** Written instruction **
Extract each line of the data below exactly as written.

** Data section **
-----
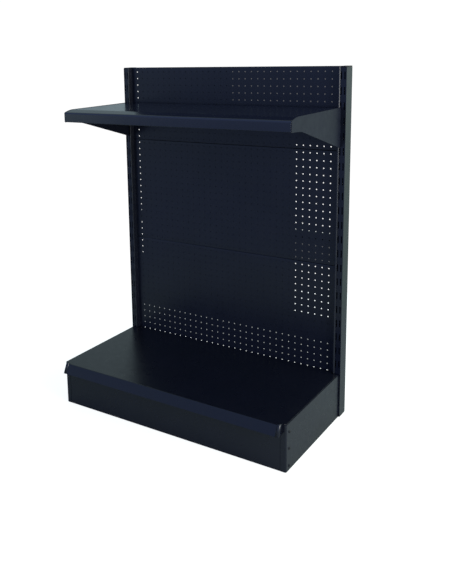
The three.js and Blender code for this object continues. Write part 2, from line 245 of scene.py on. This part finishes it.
def grained(name, dark, light, roughness, grain, depth, metallic=0.0, specular=0.5):
    """A finish with slow colour drift, uneven gloss and a fine grain that is felt in the highlights."""
    material, nodes, links = node_material(name)
    shader = nodes["Principled BSDF"]
    shader.inputs["Metallic"].default_value = metallic
    shader.inputs["Specular IOR Level"].default_value = specular
    drift = vary(nodes, links, add_noise(nodes, links, DRIFT_SCALE), 0, 1)
    links.new(mixed(nodes, links, drift, dark, light), shader.inputs["Base Color"])
    gloss = add_noise(nodes, links, GLOSS_SCALE, GLOSS_DETAIL)
    links.new(vary(nodes, links, gloss, *roughness), shader.inputs["Roughness"])
    bump = nodes.new("ShaderNodeBump")
    bump.inputs["Strength"].default_value = BUMP_STRENGTH
    bump.inputs["Distance"].default_value = depth
    links.new(add_noise(nodes, links, grain), bump.inputs["Height"])
    links.new(bump.outputs["Normal"], shader.inputs["Normal"])
    return material


def powder_coat(name, roughness, painted_light_scale=1.0, specular=0.5, peel=0.05 * MM):
    """Navy-black baked powder paint, with the fine orange peel that it cures with. A brightness scale
    other than 1 gives a lighter or darker copy of the same paint: lighter copies are painted light, darker
    copies are painted shade.
    """
    dark = tuple(channel * painted_light_scale for channel in PAINT_DARK)
    light = tuple(channel * painted_light_scale for channel in PAINT_LIGHT)
    return grained(name, dark, light, roughness, PAINT_GRAIN, peel, specular=specular)


finish = {
    "panel": powder_coat("panel_paint", PANEL_ROUGHNESS),
    "upright": powder_coat("upright_paint", (0.22, 0.30)),
    # The deck's copy of the paint is darkened to half its brightness: painted shade.
    "deck": powder_coat("deck_paint_painted_shade", (0.27, 0.34), painted_light_scale=0.5, peel=0.03 * MM),
    "base": powder_coat("base_paint", (0.26, 0.34)),
    "shelf": powder_coat("shelf_paint", (0.16, 0.22), specular=0.8, peel=0.02 * MM),
    # The brackets' copy of the paint is lightened by 1.3: painted light.
    "bracket": powder_coat("bracket_paint_painted_light", (0.46, 0.56), painted_light_scale=1.3, specular=0.26),
    "plastic": grained(
        "moulded_plastic", (0.008, 0.008, 0.009), (0.012, 0.012, 0.013), (0.45, 0.6), 900, 0.05 * MM
    ),
    "zinc": grained(
        "zinc_plate", (0.52, 0.54, 0.56), (0.66, 0.67, 0.66), (0.28, 0.42), 320, 0.03 * MM, metallic=1.0
    ),
    "screw": grained(
        "black_oxide", (0.03, 0.03, 0.034), (0.05, 0.05, 0.055), (0.32, 0.45), 800, 0.02 * MM, metallic=0.9
    ),
}


# ---------------------------------------------------------------- making pieces


def add_object(name, data):
    """A new object in the scene."""
    thing = bpy.data.objects.new(name, data)
    bpy.context.scene.collection.objects.link(thing)
    return thing


def add_piece(name, mesh, node, material):
    """A new piece that stands for one CAD node, rides on its body and takes its material slot."""
    piece = add_object(name, mesh)
    mesh.materials.clear()
    mesh.materials.append(finish[material])
    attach(piece, frame["nodes"][node]["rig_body"])
    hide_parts(node)
    return piece


def plain_mesh(shell, name):
    """Turns a bmesh into a mesh as it is."""
    mesh = bpy.data.meshes.new(name)
    shell.to_mesh(mesh)
    shell.free()
    return mesh


def finish_shell(shell, name):
    """Turns a bmesh into a mesh with its faces outwards and smooth."""
    bmesh.ops.recalc_face_normals(shell, faces=shell.faces)
    for face in shell.faces:
        face.smooth = True
    return plain_mesh(shell, name)


def add_creased_piece(name, shell, node, material):
    """A piece made of a bmesh, with its sharp edges left sharp."""
    mesh = finish_shell(shell, name)
    mesh.set_sharp_from_angle(angle=SHARP)
    add_piece(name, mesh, node, material)


def round_edges(piece, width, segments):
    """Rounds the edges by their bevel weights, and keeps the flat faces flat in the light."""
    bevel = piece.modifiers.new("rounded_edges", "BEVEL")
    bevel.limit_method = "WEIGHT"
    bevel.width = width
    bevel.segments = segments
    bevel.use_clamp_overlap = True
    normals = piece.modifiers.new("flat_faces", "WEIGHTED_NORMAL")
    normals.keep_sharp = False


def weigh_edges(shell, small, is_large=None):
    """Gives every sharp edge a bevel weight: full for the edges that is_large picks, or else small."""
    weights = shell.edges.layers.float.new("bevel_weight_edge")
    for edge in shell.edges:
        if len(edge.link_faces) == 2 and edge.calc_face_angle(0) > SHARP:
            chosen = is_large is not None and is_large(edge)
            edge[weights] = 1.0 if chosen else small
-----
** Written response **
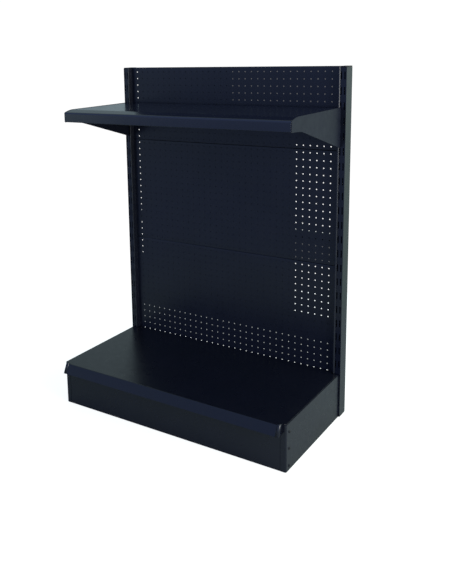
The three.js and Blender code for this object continues. Write part 2, from line 245 of scene.py on. This part finishes it.
def grained(name, dark, light, roughness, grain, depth, metallic=0.0, specular=0.5):
    """A finish with slow colour drift, uneven gloss and a fine grain that is felt in the highlights."""
    material, nodes, links = node_material(name)
    shader = nodes["Principled BSDF"]
    shader.inputs["Metallic"].default_value = metallic
    shader.inputs["Specular IOR Level"].default_value = specular
    drift = vary(nodes, links, add_noise(nodes, links, DRIFT_SCALE), 0, 1)
    links.new(mixed(nodes, links, drift, dark, light), shader.inputs["Base Color"])
    gloss = add_noise(nodes, links, GLOSS_SCALE, GLOSS_DETAIL)
    links.new(vary(nodes, links, gloss, *roughness), shader.inputs["Roughness"])
    bump = nodes.new("ShaderNodeBump")
    bump.inputs["Strength"].default_value = BUMP_STRENGTH
    bump.inputs["Distance"].default_value = depth
    links.new(add_noise(nodes, links, grain), bump.inputs["Height"])
    links.new(bump.outputs["Normal"], shader.inputs["Normal"])
    return material


def powder_coat(name, roughness, painted_light_scale=1.0, specular=0.5, peel=0.05 * MM):
    """Navy-black baked powder paint, with the fine orange peel that it cures with. A brightness scale
    other than 1 gives a lighter or darker copy of the same paint: lighter copies are painted light, darker
    copies are painted shade.
    """
    dark = tuple(channel * painted_light_scale for channel in PAINT_DARK)
    light = tuple(channel * painted_light_scale for channel in PAINT_LIGHT)
    return grained(name, dark, light, roughness, PAINT_GRAIN, peel, specular=specular)


finish = {
    "panel": powder_coat("panel_paint", PANEL_ROUGHNESS),
    "upright": powder_coat("upright_paint", (0.22, 0.30)),
    # The deck's copy of the paint is darkened to half its brightness: painted shade.
    "deck": powder_coat("deck_paint_painted_shade", (0.27, 0.34), painted_light_scale=0.5, peel=0.03 * MM),
    "base": powder_coat("base_paint", (0.26, 0.34)),
    "shelf": powder_coat("shelf_paint", (0.16, 0.22), specular=0.8, peel=0.02 * MM),
    # The brackets' copy of the paint is lightened by 1.3: painted light.
    "bracket": powder_coat("bracket_paint_painted_light", (0.46, 0.56), painted_light_scale=1.3, specular=0.26),
    "plastic": grained(
        "moulded_plastic", (0.008, 0.008, 0.009), (0.012, 0.012, 0.013), (0.45, 0.6), 900, 0.05 * MM
    ),
    "zinc": grained(
        "zinc_plate", (0.52, 0.54, 0.56), (0.66, 0.67, 0.66), (0.28, 0.42), 320, 0.03 * MM, metallic=1.0
    ),
    "screw": grained(
        "black_oxide", (0.03, 0.03, 0.034), (0.05, 0.05, 0.055), (0.32, 0.45), 800, 0.02 * MM, metallic=0.9
    ),
}


# ---------------------------------------------------------------- making pieces


def add_object(name, data):
    """A new object in the scene."""
    thing = bpy.data.objects.new(name, data)
    bpy.context.scene.collection.objects.link(thing)
    return thing


def add_piece(name, mesh, node, material):
    """A new piece that stands for one CAD node, rides on its body and takes its material slot."""
    piece = add_object(name, mesh)
    mesh.materials.clear()
    mesh.materials.append(finish[material])
    attach(piece, frame["nodes"][node]["rig_body"])
    hide_parts(node)
    return piece


def plain_mesh(shell, name):
    """Turns a bmesh into a mesh as it is."""
    mesh = bpy.data.meshes.new(name)
    shell.to_mesh(mesh)
    shell.free()
    return mesh


def finish_shell(shell, name):
    """Turns a bmesh into a mesh with its faces outwards and smooth."""
    bmesh.ops.recalc_face_normals(shell, faces=shell.faces)
    for face in shell.faces:
        face.smooth = True
    return plain_mesh(shell, name)


def add_creased_piece(name, shell, node, material):
    """A piece made of a bmesh, with its sharp edges left sharp."""
    mesh = finish_shell(shell, name)
    mesh.set_sharp_from_angle(angle=SHARP)
    add_piece(name, mesh, node, material)


def round_edges(piece, width, segments):
    """Rounds the edges by their bevel weights, and keeps the flat faces flat in the light."""
    bevel = piece.modifiers.new("rounded_edges", "BEVEL")
    bevel.limit_method = "WEIGHT"
    bevel.width = width
    bevel.segments = segments
    bevel.use_clamp_overlap = True
    normals = piece.modifiers.new("flat_faces", "WEIGHTED_NORMAL")
    normals.keep_sharp = False


def weigh_edges(shell, small, is_large=None):
    """Gives every sharp edge a bevel weight: full for the edges that is_large picks, or else small."""
    weights = shell.edges.layers.float.new("bevel_weight_edge")
    for edge in shell.edges:
        if len(edge.link_faces) == 2 and edge.calc_face_angle(0) > SHARP:
            chosen = is_large is not None and is_large(edge)
            edge[weights] = 1.0 if chosen else small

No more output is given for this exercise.